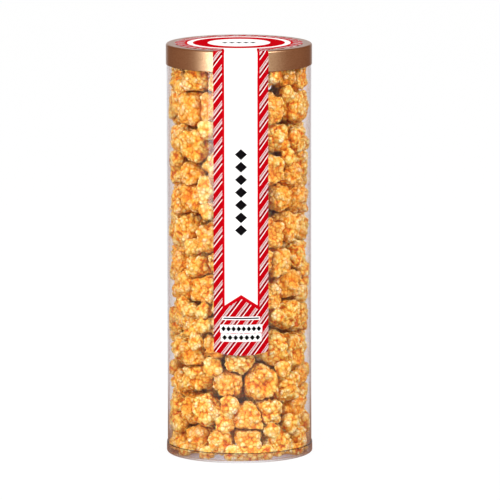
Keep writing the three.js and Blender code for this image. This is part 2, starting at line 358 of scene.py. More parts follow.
def clear_plastic(name, tint, smudge, shaded_above_mm=None):
    """Clear rigid film: glass that lets the lamps through, with a faint smear in its gloss. Above a given
    height its colour is darker, a painted shade for the cut edge that is seen end on there."""
    material, tree, shader, output = new_material(name)
    place = own_coordinates(tree)
    smear = noise(tree, place, SMEARS_TO_THE_METRE, 3)
    roughness = span(tree, smear, 0.35, 0.7, 0.015, smudge)
    give(tree, shader, Base_Color=tint, Roughness=roughness, Transmission_Weight=1.0, IOR=PLASTIC_IOR)
    if shaded_above_mm:
        # Painted shade over the top of the lip, where the cut edge is seen end on
        height = add_node(tree, "ShaderNodeSeparateXYZ", {0: place}).outputs[2]
        in_lip_shade = calc(tree, "GREATER_THAN", height, shaded_above_mm * MM)
        give(tree, shader, Base_Color=mix_colour(tree, in_lip_shade, tint, LIP_PAINTED_SHADE))
    lamps = add_node(tree, "ShaderNodeLightPath").outputs["Is Shadow Ray"]
    through = add_node(tree, "ShaderNodeBsdfTransparent", {"Color": tint})
    mix = add_node(tree, "ShaderNodeMixShader", {0: lamps, 1: shader.outputs[0], 2: through.outputs[0]})
    tree.links.new(mix.outputs[0], output.inputs["Surface"])
    return material


def satin_gold():
    """Gold lacquer on thin sheet metal: a fine grain in colour, roughness and relief."""
    material, tree, shader, _ = new_material("satin gold lacquer")
    place = own_coordinates(tree)
    grain = noise(tree, place, GRAINS_TO_THE_METRE, 3, 0.65)
    cloud = noise(tree, place, CLOUDS_TO_THE_METRE, 3)
    colour = mix_colour(tree, span(tree, cloud, 0.3, 0.7, 0, 1), GOLD, PALE_GOLD)
    colour = mix_colour(tree, span(tree, grain, 0.35, 0.65, 0, 0.6), colour, DEEP_GOLD)
    roughness = span(tree, grain, 0.3, 0.7, 0.26, 0.38)
    bump = add_node(tree, "ShaderNodeBump", {"Strength": 0.3, "Distance": 0.00006, "Height": grain})
    give(tree, shader, Base_Color=colour, Roughness=roughness, Metallic=1.0, Normal=bump.outputs[0])
    give(tree, shader, Coat_Weight=0.5, Coat_Roughness=0.16, Specular_Tint=(0.55, 0.45, 0.4, 1))
    return material


# The label's printed design, in millimetres on the flat sheet. Across is measured from the middle line,
# and down from the middle of the head along the sheet.
PAPER_WHITE = linear(226, 224, 223)
WIDE_RED = linear(162, 4, 14)
RING_RED = linear(172, 5, 16)
LINE_RED = linear(128, 4, 12)
HAIR_PINK = linear(160, 50, 56)
INK_BLACK = linear(14, 12, 14)
FIBRE_GREY = (0.965, 0.965, 0.965, 1)
FIBRES_TO_THE_METRE = 900
CENTRE_RADIUS_MM = 19.2
RED_RING_MM = 28.3
WHITE_RING_MM = 31.8
RING_BORDER_MM = 33.4
PANEL_HALF_MM = 10.05
PANEL_BORDER_MM = 11.45
DOWN_AND_HEIGHT_MM = LID_RADIUS_MM - SHOULDER_MM + SHOULDER_MM * math.pi / 2 + LID_TOP_MM - SHOULDER_MM
STRIPE_PERIOD_MM = 8.3
STRIPE_SLOPE = 1.33
STRIPE_START = 0.1
STRIPES = [
    (0.0, WIDE_RED), (0.45, PAPER_WHITE), (0.49, LINE_RED), (0.58, PAPER_WHITE), (0.62, HAIR_PINK),
    (0.67, PAPER_WHITE), (0.71, LINE_RED), (0.93, PAPER_WHITE),
]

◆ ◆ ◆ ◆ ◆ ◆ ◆

GIVEN EXERCISE:
Reproduce all data above, unchanged.

SOLUTION BELOW:
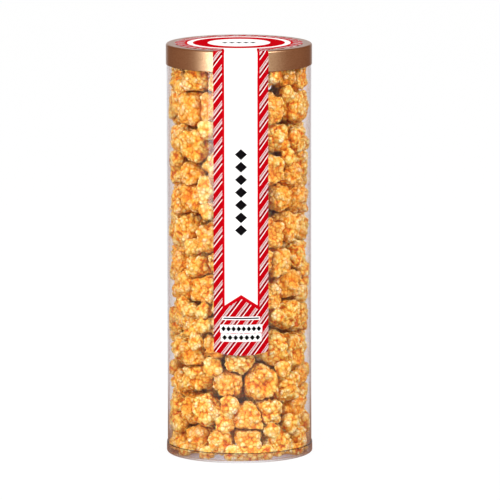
Keep writing the three.js and Blender code for this image. This is part 2, starting at line 358 of scene.py. More parts follow.
def clear_plastic(name, tint, smudge, shaded_above_mm=None):
    """Clear rigid film: glass that lets the lamps through, with a faint smear in its gloss. Above a given
    height its colour is darker, a painted shade for the cut edge that is seen end on there."""
    material, tree, shader, output = new_material(name)
    place = own_coordinates(tree)
    smear = noise(tree, place, SMEARS_TO_THE_METRE, 3)
    roughness = span(tree, smear, 0.35, 0.7, 0.015, smudge)
    give(tree, shader, Base_Color=tint, Roughness=roughness, Transmission_Weight=1.0, IOR=PLASTIC_IOR)
    if shaded_above_mm:
        # Painted shade over the top of the lip, where the cut edge is seen end on
        height = add_node(tree, "ShaderNodeSeparateXYZ", {0: place}).outputs[2]
        in_lip_shade = calc(tree, "GREATER_THAN", height, shaded_above_mm * MM)
        give(tree, shader, Base_Color=mix_colour(tree, in_lip_shade, tint, LIP_PAINTED_SHADE))
    lamps = add_node(tree, "ShaderNodeLightPath").outputs["Is Shadow Ray"]
    through = add_node(tree, "ShaderNodeBsdfTransparent", {"Color": tint})
    mix = add_node(tree, "ShaderNodeMixShader", {0: lamps, 1: shader.outputs[0], 2: through.outputs[0]})
    tree.links.new(mix.outputs[0], output.inputs["Surface"])
    return material


def satin_gold():
    """Gold lacquer on thin sheet metal: a fine grain in colour, roughness and relief."""
    material, tree, shader, _ = new_material("satin gold lacquer")
    place = own_coordinates(tree)
    grain = noise(tree, place, GRAINS_TO_THE_METRE, 3, 0.65)
    cloud = noise(tree, place, CLOUDS_TO_THE_METRE, 3)
    colour = mix_colour(tree, span(tree, cloud, 0.3, 0.7, 0, 1), GOLD, PALE_GOLD)
    colour = mix_colour(tree, span(tree, grain, 0.35, 0.65, 0, 0.6), colour, DEEP_GOLD)
    roughness = span(tree, grain, 0.3, 0.7, 0.26, 0.38)
    bump = add_node(tree, "ShaderNodeBump", {"Strength": 0.3, "Distance": 0.00006, "Height": grain})
    give(tree, shader, Base_Color=colour, Roughness=roughness, Metallic=1.0, Normal=bump.outputs[0])
    give(tree, shader, Coat_Weight=0.5, Coat_Roughness=0.16, Specular_Tint=(0.55, 0.45, 0.4, 1))
    return material


# The label's printed design, in millimetres on the flat sheet. Across is measured from the middle line,
# and down from the middle of the head along the sheet.
PAPER_WHITE = linear(226, 224, 223)
WIDE_RED = linear(162, 4, 14)
RING_RED = linear(172, 5, 16)
LINE_RED = linear(128, 4, 12)
HAIR_PINK = linear(160, 50, 56)
INK_BLACK = linear(14, 12, 14)
FIBRE_GREY = (0.965, 0.965, 0.965, 1)
FIBRES_TO_THE_METRE = 900
CENTRE_RADIUS_MM = 19.2
RED_RING_MM = 28.3
WHITE_RING_MM = 31.8
RING_BORDER_MM = 33.4
PANEL_HALF_MM = 10.05
PANEL_BORDER_MM = 11.45
DOWN_AND_HEIGHT_MM = LID_RADIUS_MM - SHOULDER_MM + SHOULDER_MM * math.pi / 2 + LID_TOP_MM - SHOULDER_MM
STRIPE_PERIOD_MM = 8.3
STRIPE_SLOPE = 1.33
STRIPE_START = 0.1
STRIPES = [
    (0.0, WIDE_RED), (0.45, PAPER_WHITE), (0.49, LINE_RED), (0.58, PAPER_WHITE), (0.62, HAIR_PINK),
    (0.67, PAPER_WHITE), (0.71, LINE_RED), (0.93, PAPER_WHITE),
]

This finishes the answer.